I like what I like, and I don’t try to pretend I’m into all the classics, though there are a few I enjoy, but I don’t eat them up like I do with a novel of Lisa Jackson’s, for example, whose stories keep me reading late into the night.  I like a little more substance than Harlequin romance, but I’m not into slogging through tomes like “Don Quixote”.

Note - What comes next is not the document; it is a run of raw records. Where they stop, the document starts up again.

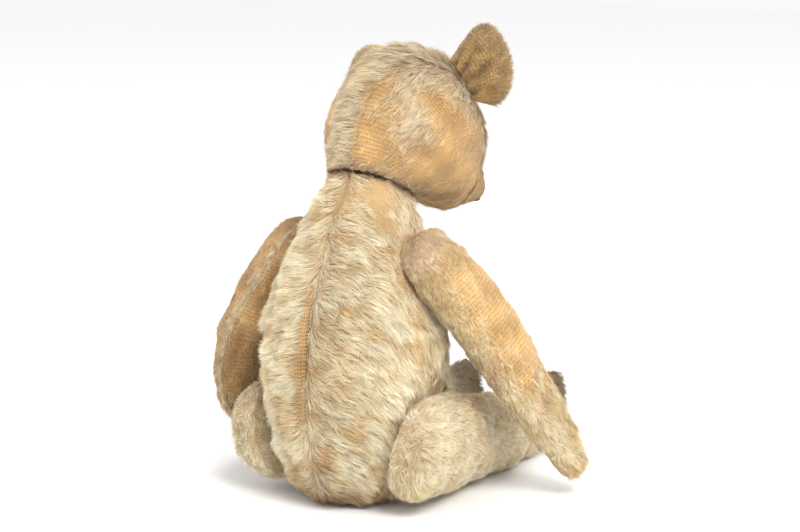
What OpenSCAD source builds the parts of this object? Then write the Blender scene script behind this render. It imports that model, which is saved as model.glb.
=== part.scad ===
// Antique style jointed teddy bear, seated. It faces -Y, its left side is +X and the seat is z = 0.
// Each limb and the head turn on a pair of card discs held by a split pin.

/* [Torso] */
// height of the neck joint above the seat
body_h = 199; // [150:1:260]
// widest width of the torso
body_w = 119; // [90:1:160]
// deepest depth of the torso
body_d = 115; // [90:1:160]
// how far the neck joint sits forward of the seat's middle
body_lean = 21; // [0:1:40]

/* [Head] */
// forward lean of the neck joint
neck_lean = 27; // [0:1:45]
// turn of the head to the bear's right
head_turn = 13; // [-80:1:80]
// width of the head at the cheeks
head_w = 97; // [70:1:130]
// nose tip to nape
head_l = 134; // [100:1:180]
// ear height
ear_h = 36; // [20:1:45]
// ear width at the head
ear_w = 38; // [20:1:50]
// eye diameter
eye_d = 9; // [5:0.5:14]

/* [Arms] */
// shoulder joint to paw tip
arm_l = 176; // [120:1:220]
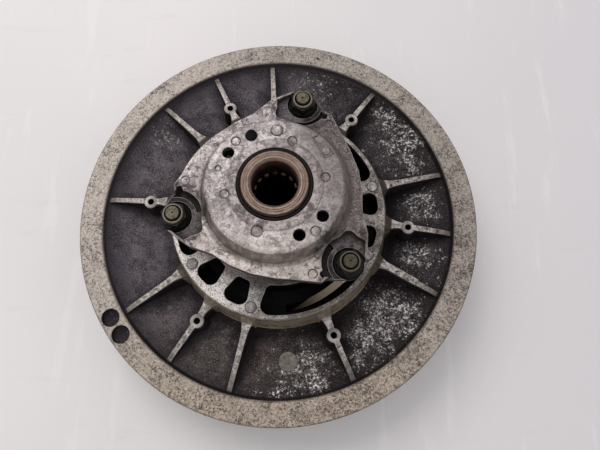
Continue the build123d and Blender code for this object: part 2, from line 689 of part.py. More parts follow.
nut_base_z = seat_pocket_z + 1.95
with BuildPart() as flange_nuts:
    for k, ang in enumerate(post_angles):
        a = math.radians(ang)
        cx, cy = stud_pitch_r * math.cos(a), stud_pitch_r * math.sin(a)
        # flange with a domed top
        with BuildSketch(radial_plane(ang)):
            with BuildLine():
                Polyline(
                    (stud_pitch_r, nut_base_z), (stud_pitch_r + 7.7, nut_base_z), (stud_pitch_r + 7.9, nut_base_z + 0.5),
                    (stud_pitch_r + 7.2, nut_base_z + 1.5), (stud_pitch_r + 6.3, nut_base_z + 2.5), (stud_pitch_r, nut_base_z + 2.8), close=True,
                )
            make_face()
        revolve(axis=Axis((cx, cy, 0), (0, 0, 1)))
        with BuildSketch(at_angle(ang + 17.0 * (k + 1), nut_base_z + 1.0).shift_origin((cx, cy, nut_base_z + 1.0))):
            RegularPolygon(6.5, 6, major_radius=False)
        extrude(amount=5.6)
        # round locking collar on top
        with BuildSketch(radial_plane(ang)):
            with BuildLine():
                Polyline(
                    (stud_pitch_r, nut_base_z + 5.0), (stud_pitch_r + 6.2, nut_base_z + 5.0), (stud_pitch_r + 5.95, nut_base_z + 7.4),
                    (stud_pitch_r + 5.4, nut_base_z + 8.2), (stud_pitch_r + 4.9, nut_base_z + 8.2), (stud_pitch_r + 4.2, nut_base_z + 7.2), (stud_pitch_r, nut_base_z + 7.2), close=True,
                )
            make_face()
        revolve(axis=Axis((cx, cy, 0), (0, 0, 1)))
    with BuildSketch(Plane.XY.offset(nut_base_z - 1.0)):
        with PolarLocations(stud_pitch_r, 3, start_angle=post_angles[0]):
            Circle(stud_r + 0.08)
    extrude(amount=20.0, mode=Mode.SUBTRACT)
flange_nuts.part.label = "flange_nuts"
export_step(flange_nuts.part, "parts/flange_nuts.step")

# ---------------------------------------------------------------------------
# torsion / compression spring with its two bent ends
# ---------------------------------------------------------------------------
coil_lo = pocket_floor_z + 1.2 + wire_r + 0.05
coil_hi = seat_top_z - 4.0 - wire_r - 0.05
turns = 5.5
start = 295.0
with BuildPart() as coil_blank:
    with BuildLine(Plane.XY.offset(coil_lo)) as coil:
        Helix(pitch=(coil_hi - coil_lo) / turns, height=coil_hi - coil_lo, radius=spring_pitch_r)
    with BuildSketch(Plane(origin=coil.wires()[0] @ 0, z_dir=coil.wires()[0] % 0)):
        Circle(wire_r)
    sweep(path=coil.wires()[0], is_frenet=True)

with BuildPart() as torsion_spring:
    add(coil_blank.part, rotation=(0, 0, start))
    # tang up through the seat, tang down into the sheave, a round knee at each bend
    with BuildSketch(at_angle(start + 360 * turns, coil_hi, spring_pitch_r)):
        Circle(wire_r)
    extrude(amount=114.6 - coil_hi)
    with BuildSketch(at_angle(start, coil_lo, spring_pitch_r)):
        Circle(wire_r)
    extrude(amount=-(coil_lo - 34.6))
    with Locations((*spot(start, spring_pitch_r), coil_lo), (*spot(start + 360 * turns, spring_pitch_r), coil_hi)):
        Sphere(wire_r)
torsion_spring.part.label = "torsion_spring"
export_step(torsion_spring.part, "parts/torsion_spring.step")

print("belt groove at the rim %.1f mm, lower rim z %.2f" % (upper_face_r - lower_face_r, lower_rim_z))
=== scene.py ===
import bmesh
import bpy
import json
import math
from mathutils import Matrix, Vector


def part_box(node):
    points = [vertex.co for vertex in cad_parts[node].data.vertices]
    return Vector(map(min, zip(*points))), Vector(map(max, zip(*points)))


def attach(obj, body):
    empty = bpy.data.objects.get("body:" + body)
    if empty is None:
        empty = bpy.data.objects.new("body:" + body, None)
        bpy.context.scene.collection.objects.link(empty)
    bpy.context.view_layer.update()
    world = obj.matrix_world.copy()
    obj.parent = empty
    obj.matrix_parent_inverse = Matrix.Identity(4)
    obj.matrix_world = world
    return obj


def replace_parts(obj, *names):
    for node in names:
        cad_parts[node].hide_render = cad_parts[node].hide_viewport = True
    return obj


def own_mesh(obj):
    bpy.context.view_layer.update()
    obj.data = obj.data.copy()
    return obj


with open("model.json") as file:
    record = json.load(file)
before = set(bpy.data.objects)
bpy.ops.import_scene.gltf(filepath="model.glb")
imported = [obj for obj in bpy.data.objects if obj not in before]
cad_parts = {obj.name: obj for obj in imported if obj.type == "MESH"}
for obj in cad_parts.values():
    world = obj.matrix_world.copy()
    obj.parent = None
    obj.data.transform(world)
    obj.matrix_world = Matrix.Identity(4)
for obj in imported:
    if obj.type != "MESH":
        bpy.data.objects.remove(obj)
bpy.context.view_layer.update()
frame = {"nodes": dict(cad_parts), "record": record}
nodes = frame["nodes"]
scene = bpy.context.scene

# ---------------------------------------------------------------------------
# Sizes of the pulley used by the materials, in millimetres. z = 0 is the
# underside of the hub flange and the axis is +Z.
# ---------------------------------------------------------------------------
TAN_G = math.tan(math.radians(14.0))
SHEAVE_R = 134.0
WEB_T = 5.15
BASE = -5.9
RIB_STEP = 21.15


def lin(r, g, b):
    """sRGB 0 to 255 as a linear colour."""
    out = []
    for c in (r, g, b):
        c = c / 255.0
        out.append(c / 12.92 if c <= 0.04045 else ((c + 0.055) / 1.055) ** 2.4)
    return tuple(out) + (1.0,)


# ---------------------------------------------------------------------------
# A short way to write node trees as sums
# ---------------------------------------------------------------------------
class E:
    """A float socket that can be added, multiplied and so on."""

    def __init__(self, g, s):
        self.g, self.s = g, s

    def __add__(self, o):
        return self.g.math("ADD", self, o)

    __radd__ = __add__

    def __mul__(self, o):
        return self.g.math("MULTIPLY", self, o)

    __rmul__ = __mul__

    def __sub__(self, o):
        return self.g.math("SUBTRACT", self, o)

    def __rsub__(self, o):
        return self.g.math("SUBTRACT", o, self)

    def __truediv__(self, o):
        return self.g.math("DIVIDE", self, o)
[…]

So, backtracking a bit, I don’t have a problem with a three or even a five dollar entry fee here and there, but for the most part, I’m going to avoid them and pursue all the free entries I can (ones that pay more than publication and contributor’s copies, anyway).  Heck, as much as some of these fees are, I’d rather just have to pay to mail them in!  That alone, would cut down on the rubbish they receive, because having to prepare a submission for snail mail, then having to drive to the post office and having to wait in line…that takes commitment.  I guess an entry fee is the price we pay for convenience, because having to pay a fee on top of the cost of mailing it in, well, I think they would get few takers on that.